▶ [TASK DESCRIPTION]: Begin with the first line of the listing and quote every line through the one containing "return (level, level"; give only those lines.

▶ [SUPPLIED INFORMATION]:

______

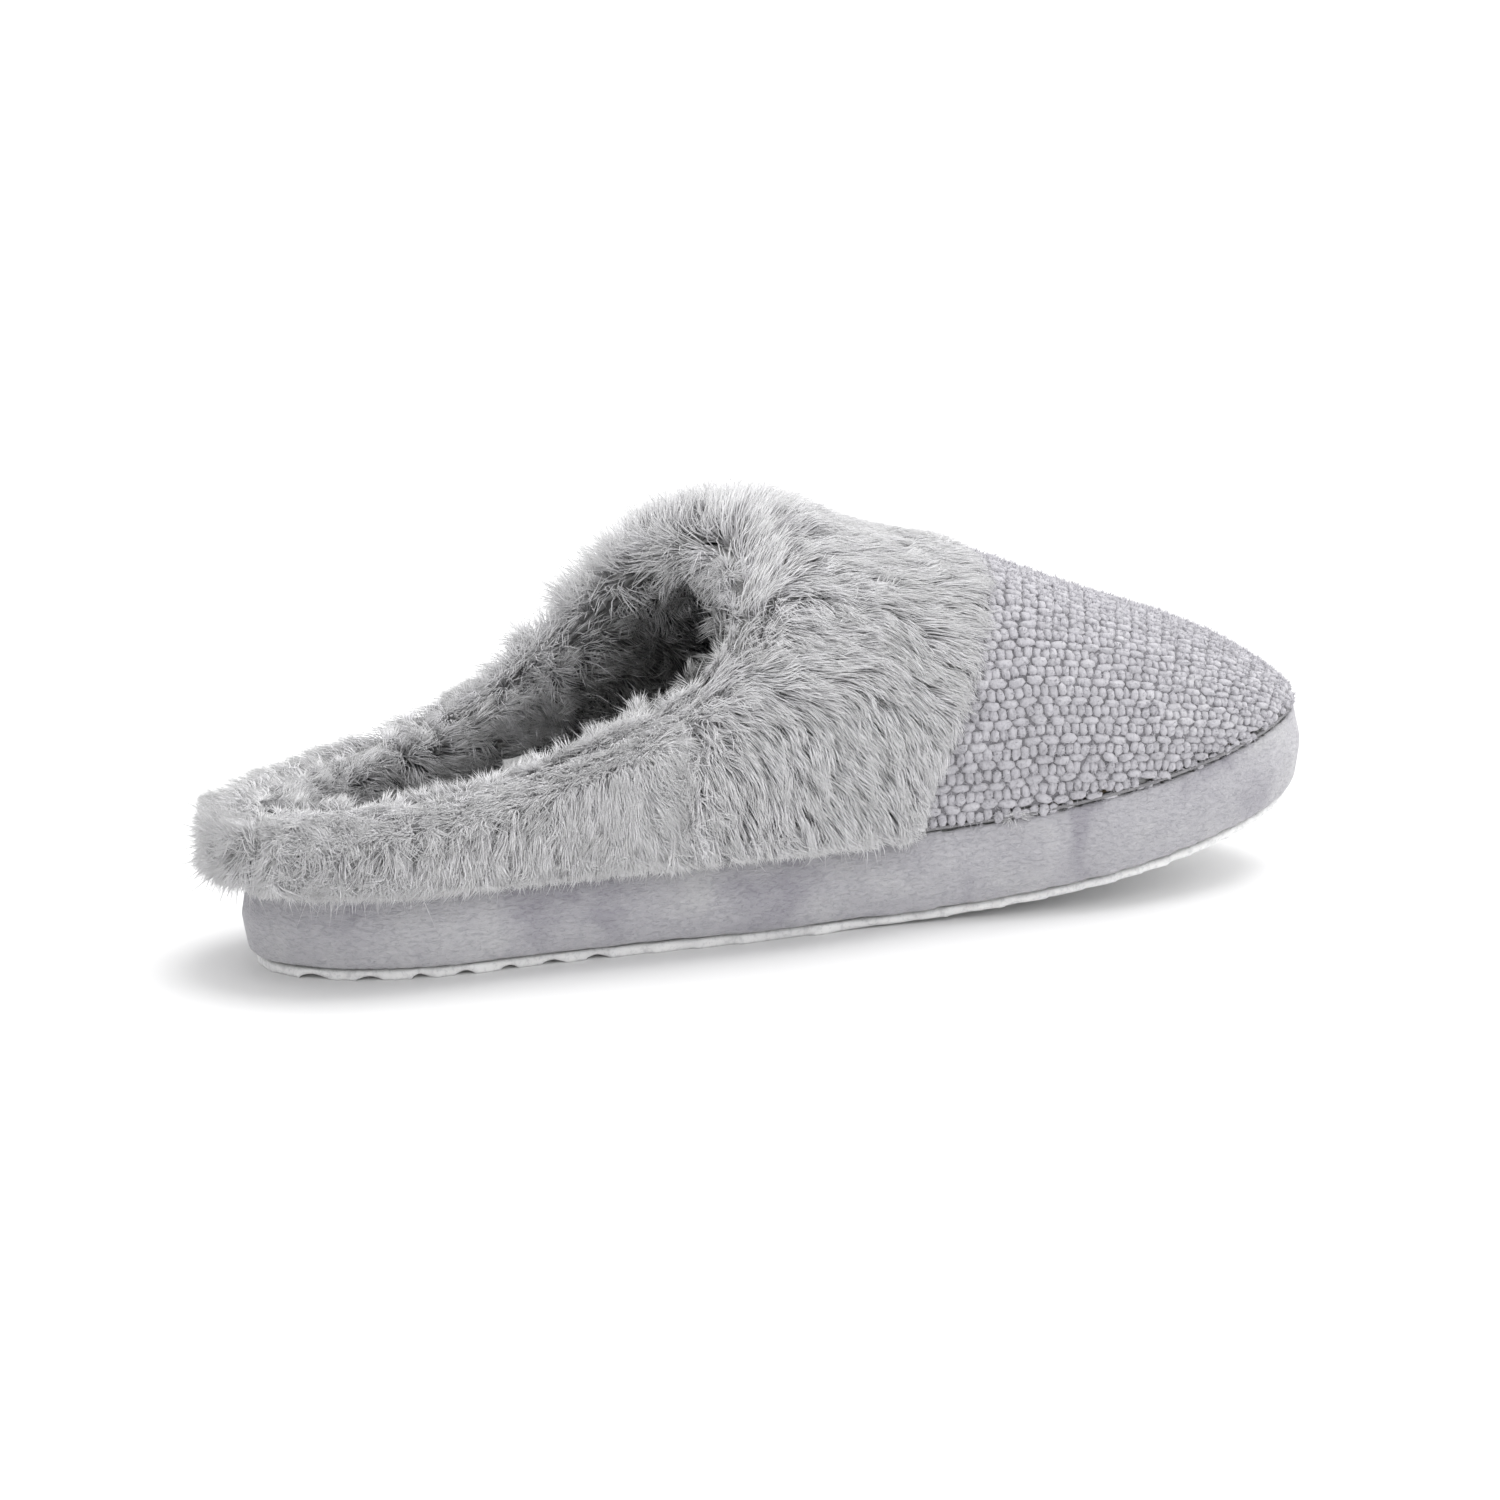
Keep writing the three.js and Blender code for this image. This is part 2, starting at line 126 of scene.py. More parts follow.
def addRamp(tree, value, stops):
    ramp = addNode(tree, "ShaderNodeValToRGB", Fac=value)
    ramp.color_ramp.interpolation = "EASE"
    while len(ramp.color_ramp.elements) < len(stops):
        ramp.color_ramp.elements.new(0.5)
    for element, (place, colour) in zip(ramp.color_ramp.elements, stops):
        element.position = place
        element.color = (*colour, 1)
    return ramp.outputs["Color"]


def grey(level, lilac=0.0):
    return (level, level * (1 - 0.010 * lilac), level * (1 + 0.026 * lilac))


def multiply(tree, first, second, amount=1.0):
    mixer = tree.nodes.new("ShaderNodeMix")
    mixer.data_type, mixer.blend_type = "RGBA", "MULTIPLY"
    mixer.inputs["Factor"].default_value = amount
    tree.links.new(first, mixer.inputs["A"])
    tree.links.new(second, mixer.inputs["B"])
    return mixer.outputs["Result"]


# Hairs carry their own map: across it runs each hair's tone, up it the hair from root to tip.
def furMaterial(name, root, middle, tip, spread, sheen, lilac):
    material = plainMaterial(name, grey(tip, lilac), 0.55)
    tree = material.node_tree
    shader = tree.nodes["Principled BSDF"]
    hairMap = addNode(tree, "ShaderNodeUVMap", {"uv_map": "OFBake"})
    parts = addNode(tree, "ShaderNodeSeparateXYZ", Vector=hairMap.outputs["UV"])
    along = addRamp(tree, parts.outputs["Y"], [(0.0, grey(root, lilac)), (0.45, grey(middle, lilac)),
                                               (1.0, grey(tip, lilac * 0.5))])
    tones = addRamp(tree, parts.outputs["X"], [(0.0, grey(1 - spread, -0.6)), (0.5, grey(1.0)),
                                               (1.0, grey(1 + spread * 0.5, 0.4))])
    tree.links.new(multiply(tree, along, tones), shader.inputs["Base Color"])
    shader.inputs["Sheen Weight"].default_value = sheen
    shader.inputs["Sheen Roughness"].default_value = 0.4
    shader.inputs["Specular IOR Level"].default_value = 0.25
    return material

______

▶ [TASK ANSWER]:
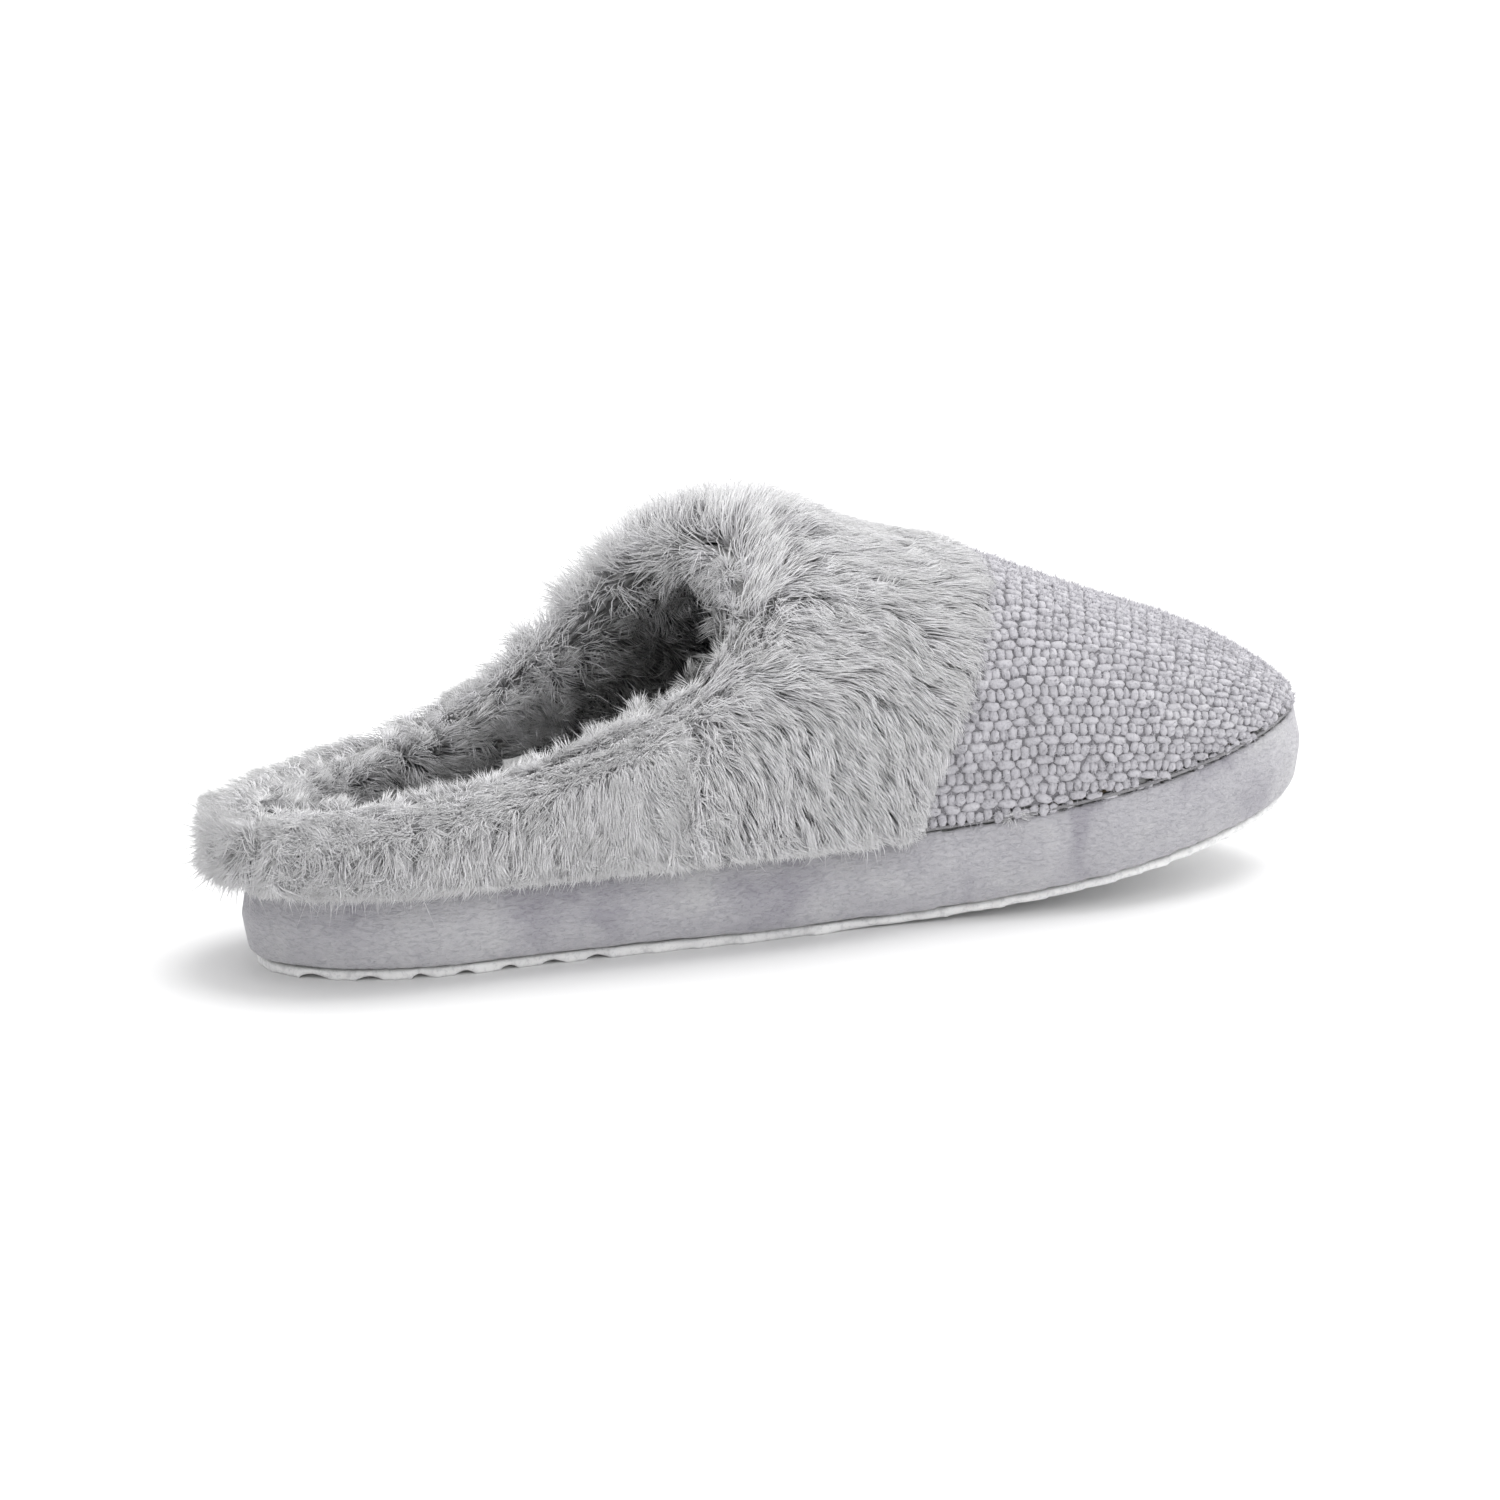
Keep writing the three.js and Blender code for this image. This is part 2, starting at line 126 of scene.py. More parts follow.
def addRamp(tree, value, stops):
    ramp = addNode(tree, "ShaderNodeValToRGB", Fac=value)
    ramp.color_ramp.interpolation = "EASE"
    while len(ramp.color_ramp.elements) < len(stops):
        ramp.color_ramp.elements.new(0.5)
    for element, (place, colour) in zip(ramp.color_ramp.elements, stops):
        element.position = place
        element.color = (*colour, 1)
    return ramp.outputs["Color"]


def grey(level, lilac=0.0):
    return (level, level * (1 - 0.010 * lilac), level * (1 + 0.026 * lilac))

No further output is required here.